The Beast, o cosa non è la bestia
Se la natura artificiale del cinema e delle immagini si fa cumulativa simbologia di un soffocamento emotivo che coinvolge l’umanità tutta, l’immagine diviene anche cornice immersiva di un rimosso personale che ha urgenza di essere rintracciato. Quindi, nel culmine della riproducibilità visiva e sul crinale del completo annullamento espressivo, The Beast decide di sprigionare la sua bestia dal fuoricampo. Nel 2044 e all’interno di una zona franca, cioè in uno di quei club futuristici in cui è nostalgicamente concesso tutto ciò che non è possibile altrove, Gabrielle e Louis hanno l’opportunità di incontrarsi realmente. Lì, dove le emozioni sono libere di spurgare, fondendosi e infettandosi di paura e di passione, quel non-luogo mentale diventa testimone di un’avvenuta evoluzione.
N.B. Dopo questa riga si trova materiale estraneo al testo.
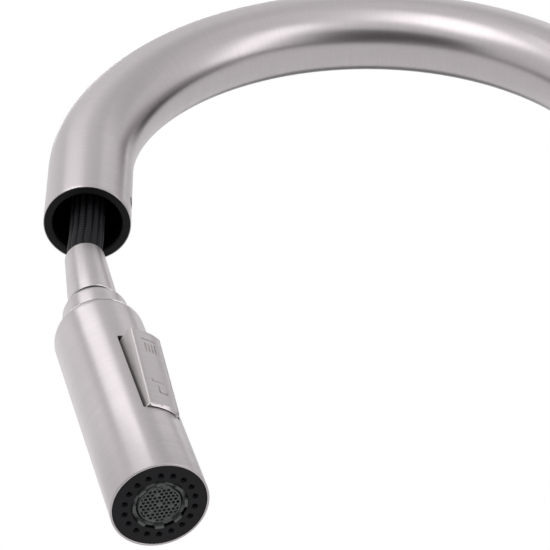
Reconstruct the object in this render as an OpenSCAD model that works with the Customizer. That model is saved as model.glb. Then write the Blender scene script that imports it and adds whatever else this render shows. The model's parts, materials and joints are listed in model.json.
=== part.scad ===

Troppo tardi Gabrielle riconduce al timore dei suoi sentimenti il mancato coronamento del proprio amore, ma appena in tempo riscatta il controllo di sé scegliendo di instradarsi libera verso una sua autodeterminazione. Danzando in mezzo alle paure, Gabrielle cessa infine di essere bambola, replica e immagine di se stessa, accettando (e soffrendo) la natura contradditoria di ciò che la tiene in vita. Quando il trauma è disinnescato e l’emozione incorporata, alla donna non resta che riconnettersi con la sua bestia, ri-assimilando a sé tutto il rimosso stanato dall’ombra, vulnerabile moltiplicatore di una complessità cui attingere, ora, senza alcuna necessità di semplificazione.
Al termine di questa virtuosistica avventura audiovisiva, la bestia da cui Bonello ci ha sempre tenuti in guardia si smaschera, semplicemente, come la difesa di uno stato fragile, della sua insanabile anomalia, del valore differenziale di ciò che ci rende – ancora – dei difettosi e sani involucri umani.